I ran into a similar situation once when I was doing sound. I already ran through soundcheck with the band. 30 minutes later, this other sound man shows up and says it's his gig and he's "in the union," so I'd better make like a leaf and blow out of there. When I started packing up my stuff, this dude was like "whoah there pal, you can't take away the equipment!" I explained to the guy that it was my stuff, so if I wasn't going to be running sound, then I was going to pack up my stuff and come back and just enjoy the show. It turned out that the other guy didn't bring any sort of amplifier nor a mixer nor any speakers, only mics and stands and cables. He didn't seem to understand the super-basic concept of not using someone else's shit. It ended up being totally stupid, with him leaving to go "borrow a PA system from someone" while I ran the sound for free until he got back. I talked to the venue manager, and that guy confirmed that I was booked by mistake, and he offered me free drinks for the evening for my trouble, but no pay. So I ran sound for the first band, then tore down my stuff and let the other guy take over for the last two bands, except that he left after the second band and I had to take back over for the third. As if the stage wasn't chaotic enough with bands frantically loading in and out at the same time...but no way I was going to let one of these "union" soundguys squeal feedback through my system for 1-2 sets.
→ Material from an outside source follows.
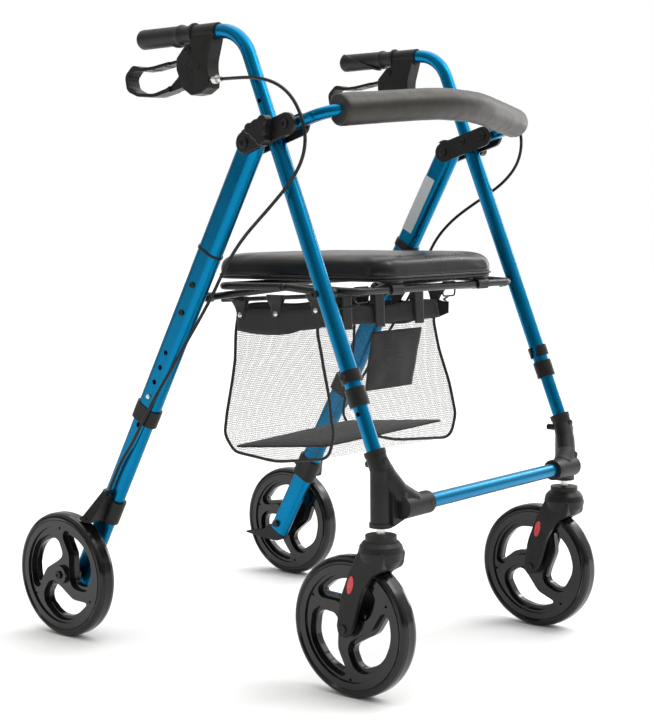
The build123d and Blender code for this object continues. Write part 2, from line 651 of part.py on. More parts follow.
def rear_axle():
    """The axle bolt, the shoe's pin and the cable's adjuster: the bright metal of the lower leg."""
    bolt = pin(REAR_WHEEL_Y, WHEEL_R, 229.5, 295.5, 4.0)
    bolt += hex_head(REAR_WHEEL_Y, WHEEL_R, 232 - TOUCH, 227.0, 6.8)
    bolt += pin(REAR_WHEEL_Y, WHEEL_R, 252 + TOUCH, 258.5, 7.0)
    bolt += socket_head(REAR_WHEEL_Y, WHEEL_R, 293.9, 297.0, 6.5)
    pivot = pin(*SHOE_PIVOT, 259.8, 280.5, 2.0)
    barrel = rod((257.5, 211.9, 217.6), (257.5, 201.1, 236.7), 2.95)
    barrel += rod((257.5, 204.0, 231.6), (257.5, 202.1, 235.0), 4.4)
    barrel -= rod((257.5, 214.0, 213.8), (257.5, 199.0, 240.4), 1.2)
    return bolt, pivot, barrel


pair("brake_bracket", brake_bracket())
pair("brake_shoe", shoe())
pair("rear_axle", *rear_axle())


def kerb_tip():
    """The plug in the leg's end, with the wedge that a foot tips the walker on."""
    hollow = (REAR_INNER[0] - 2 * REAR_WALL - 0.2, REAR_INNER[1] - 2 * REAR_WALL - 0.2)
    plug = oval(hollow, 772, 791)
    plug -= pin(REAR_WHEEL_Y, WHEEL_R, 225, 260, 8.0)
    wedge = outline([(268, 74), (283, 66.5), (318, 68), (361, 73.5), (361.5, 76.5), (318, 84),
                     (303, 96.5)], [4, 6, 14, 1.4, 1.4, 12, 3])
    wedge = slab(wedge, 234.5, 249.5)
    end = Plane(origin=rear(790 + TOUCH), x_dir=Vector(1, 0, 0), z_dir=REAR_DOWN)
    wedge &= extrude(end * Rectangle(90, 300), amount=200)
    return plug + wedge


pair("kerb_tip", kerb_tip())

# ---------------------------------------------------------------- seat, its frame and the brace

def brace():
    corners = [(BRACE_X, BRACE_Y, BRACE_Z), (BRACE_X, CROSS_Y, CROSS_Z), (BRACE_X, -5, 567),
               (-BRACE_X, -5, 567), (-BRACE_X, CROSS_Y, CROSS_Z), (-BRACE_X, BRACE_Y, BRACE_Z)]
    bar = pipe(corners, [200, 26, 26, 200], BAR_R)
    holes = []
    extra = []
    for way in (1, -1):
        eye = pin(BRACE_Y, BRACE_Z, way * (BRACE_X - 5.6), way * (BRACE_X + 5.6), 7.5)
        extra.append(eye)
        bolt = pin(CROSS_Y, CROSS_Z, way * 212.3, way * 225.6, 3.0)
        bolt += socket_head(CROSS_Y, CROSS_Z, way * 224.0, way * 226.8, 5.4)
        extra.append(bolt)
        holes.append(pin(BRACE_Y, BRACE_Z, way * 209, way * 228, 3.0 + RUN))
    for piece in extra:
        bar += piece
    for hole in holes:
        bar -= hole
    return bar


save("brace_bars", brace())

FRONT_BAR_Y, FRONT_BAR_Z = -256.0, 563.0
CROSS_WIRE_Y, CROSS_WIRE_Z = -150.0, 552.7      # the wire that the bag's front straps hang from


def seat_frame():
    x = FRAME_X
    corners = [(x, SEAT_Y, SEAT_Z), (x, CROSS_Y, CROSS_Z), (x, FRONT_BAR_Y, FRONT_BAR_Z),
               (-x, FRONT_BAR_Y, FRONT_BAR_Z), (-x, CROSS_Y, CROSS_Z), (-x, SEAT_Y, SEAT_Z)]
    bar = pipe(corners, [200, 26, 26, 200], BAR_R)
    for way in (1, -1):
        bar += pin(SEAT_Y, SEAT_Z, way * (x - 5.4), way * (x + 5.4), 7.5)
        bar -= pin(SEAT_Y, SEAT_Z, way * (x - 9), way * (x + 9), 3.0 + RUN)
        rail = [(way * 152.5, 46, 541.5), (way * 152.5, -235, 557.5)]
        bar += rod(rail[0], rail[1], 3.4)
        for y, z, z_frame in ((0.0, 544.0, 551.6), (-225.0, 557.0, 564.5)):
            bar += rod((way * 152.5, y, z), (way * x, y, z_frame), 3.4)
    bar += rod((-152.5, CROSS_WIRE_Y, CROSS_WIRE_Z), (152.5, CROSS_WIRE_Y, CROSS_WIRE_Z), 3.0)
    return bar


save("seat_frame", seat_frame())

SEAT_HALF = 148.0
SEAT_FRONT, SEAT_BACK = -266.0, 74.0
SEAT_BOTTOM, SEAT_TOP = 574.3, 612.5


def seat_pad():
    mid_y = 0.5 * (SEAT_FRONT + SEAT_BACK)
    depth = SEAT_BACK - SEAT_FRONT
    board = Plane.XY.offset(SEAT_BOTTOM) * Pos(0, mid_y) * RectangleRounded(
        2 * SEAT_HALF - 3, depth - 3, 30)
    pad = extrude(board, amount=5)
    cushion = Plane.XY.offset(SEAT_BOTTOM + 5) * Pos(0, mid_y) * RectangleRounded(
        2 * SEAT_HALF, depth, 31)
    cushion = extrude(cushion, amount=SEAT_TOP - SEAT_BOTTOM - 5)
    cushion = fillet(cushion.edges().group_by(Axis.Z)[-1], 11)
    cushion = fillet(cushion.edges().group_by(Axis.Z)[0], 3)
    pad += cushion
    for x in (-110, 110):
        hook = rod((x - 14, FRONT_BAR_Y, FRONT_BAR_Z), (x + 14, FRONT_BAR_Y, FRONT_BAR_Z), 9.0)
        hook += Pos(x, FRONT_BAR_Y + 4, 571.0) * Box(28, 20, 8)
        pad += hook - rod((x - 20, FRONT_BAR_Y, FRONT_BAR_Z), (x + 20, FRONT_BAR_Y, FRONT_BAR_Z),
                          BAR_R + RUN)
    return pad


save("seat_pad", seat_pad())


BAG_X = 147.0
BAG_WALL = 1.8
BAG_SIDE = [(-143, 530), (-143, 498), (-150, 455), (-166, 400), (-178, 350), (-169, 312), (-60, 297),
            (30, 305), (51, 330), (45, 366), (33, 415), (26, 450), (24, 495), (16, 528)]
BAG_ROUND = [1, 40, 120, 160, 26, 24, 160, 24, 22, 60, 120, 60, 120, 1]
TAB_YS = (11.0, -62.0, -138.0)


def basket():
    """An open-topped bag with thin walls, hung by side tabs from the seat frame's inner rails."""
    side = outline(BAG_SIDE, BAG_ROUND)
    bag = slab(side, -BAG_X, BAG_X)
    hollow = offset(side, -BAG_WALL)
    bag -= slab(hollow, -BAG_X + BAG_WALL, BAG_X - BAG_WALL)
    mouth = Pos(0, -64, 531) * Box(2 * (BAG_X - BAG_WALL), 152, 12)
    bag -= mouth
    for way in (1, -1):
        for y in TAB_YS:
            top = 543.5 - 0.057 * (y - 10)
            tab = make_face(Polyline((y - 19, top), (y + 19, top), (y + 7, 514), (y - 7, 514),
                                     close=True))
            tab = slab(tab, way * BAG_X, way * (BAG_X + 1.6))
            tab += pin(y, 522, way * (BAG_X + 1.6), way * (BAG_X + 2.8), 4.0)
            bag += tab
    return bag - rod((-160, CROSS_WIRE_Y, CROSS_WIRE_Z), (160, CROSS_WIRE_Y, CROSS_WIRE_Z), 3.0 + TOUCH)


save("basket", basket())

# ---------------------------------------------------------------- brake cables

CABLE_R = 2.5


def cable(points):
    """A cable along its real route, each bend as open as its shorter neighbouring run allows."""
    spots = [Vector(p) for p in points]
    radii = []
    for a, b, c in zip(spots, spots[1:], spots[2:]):
        run = min((b - a).length, (c - b).length)
        turn = math.radians((b - a).get_angle(c - b))
        radii.append(0.45 * run / math.tan(turn / 2))
    print("bend radii", [round(r) for r in radii])
    path = FilletPolyline(*points, radius=radii)
    body = sweep(Plane(origin=path @ 0, z_dir=path % 0) * Circle(CABLE_R), path=path)
    ratio = body.volume / (math.pi * CABLE_R ** 2 * path.length)
    print("length", round(path.length), "volume over section times length", round(ratio, 3))
    return body


ROUTE_END = [(257, 64, 430), (260, 84, 402), (260.5, 102, 377), (260.5, 121, 350),
             (259, 143, 320), (257.5, 168, 293), (257.5, 186.9, 262), (257.5, 200.6, 237.6)]
ROUTE_RIGHT = [(-248, -50.6, 867.6), (-255.5, -92, 866.5), (-259.5, -129, 864), (-263, -166, 855),
               (-266, -196, 837), (-268, -216, 811), (-268, -226, 779), (-268, -220, 747),
               (-267, -198, 718), (-266, -168, 692), (-264, -136, 667), (-261, -103, 642),
               (-258, -75, 615), (-257, -53, 586), (-257, -34, 556), (-257, -10, 524),
               (-257, 16, 491), (-257, 41, 460)]
ROUTE_LEFT = [(248, -50.6, 867.6), (255.5, -92, 866.5), (259.5, -131, 864), (263, -169, 856),
              (266, -203, 840), (268, -226, 815), (268, -232, 783), (268, -223, 751),
              (267, -200, 725), (266, -168, 704), (264, -132, 684), (261, -97, 661),
              (258, -68, 632), (257, -48, 598), (257, -30, 562), (257, -8, 527),
              (257, 17, 492), (257, 41, 460)]
save("cable_left", cable(ROUTE_LEFT + ROUTE_END))
save("cable_right", cable(ROUTE_RIGHT + [(-x, y, z) for x, y, z in ROUTE_END]))
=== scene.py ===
"""Looks of the rollator walker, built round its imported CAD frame. Metres, +Z up, the walker faces -Y."""

import math

import bmesh
import bpy
from mathutils import Matrix, Vector, noise


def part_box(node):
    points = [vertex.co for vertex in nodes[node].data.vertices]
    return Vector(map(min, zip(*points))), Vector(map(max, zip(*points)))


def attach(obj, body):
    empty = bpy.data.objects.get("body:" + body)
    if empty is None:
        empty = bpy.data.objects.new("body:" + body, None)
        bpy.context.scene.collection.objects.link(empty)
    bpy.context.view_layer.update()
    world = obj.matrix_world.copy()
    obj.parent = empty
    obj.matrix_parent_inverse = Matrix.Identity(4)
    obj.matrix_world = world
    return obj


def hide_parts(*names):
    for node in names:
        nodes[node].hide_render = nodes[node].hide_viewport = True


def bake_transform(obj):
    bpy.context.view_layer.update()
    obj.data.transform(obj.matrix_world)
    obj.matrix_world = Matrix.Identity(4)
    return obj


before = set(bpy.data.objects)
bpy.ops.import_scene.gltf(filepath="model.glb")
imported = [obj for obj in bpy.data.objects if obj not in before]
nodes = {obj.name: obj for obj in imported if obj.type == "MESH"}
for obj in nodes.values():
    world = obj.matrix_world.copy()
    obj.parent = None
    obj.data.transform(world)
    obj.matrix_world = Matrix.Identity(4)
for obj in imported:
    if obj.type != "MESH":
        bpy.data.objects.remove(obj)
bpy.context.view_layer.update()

# ------------------------------------------------------------------ driving sizes, from the frame

pad_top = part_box("seat_pad")[1].z
foam_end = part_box("backrest_pad")[1].x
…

this is literally like reading my own experiences.
also....what an absolute shambles.
Ive also had gigs where not only is the sound guy on the night exactly like we are saying about leaving everyone seriously stressed, but also some bands on the card have turned up with no gear..yep NO GEAR and then 30 mins before Doors are going around asking all the other bands. "Yeah so we are cool to borrow your amps and stuff yeah"?

its honestly an absolute disgrace. Its one thing to book shows when you have gear but its abit crappy (budget stuff and we have all been there and started out right) and another thing to book shows knowing you actually have no amps and dont even bother trying to either hire amps in advance, or even communicate with the other bands well before the night of the gig to see if anyone will be nice enough to actually lend out their gear.
(I still wouldnt because for me there is a principal of the thing). Why should I take it seriously, spending a fortune on pro equipment and spending all the time in the world perfecting my craft, only for a band on the same show as me, to turn up with nothing, and be not well drilled in their craft, only to benefit from my sweet setup?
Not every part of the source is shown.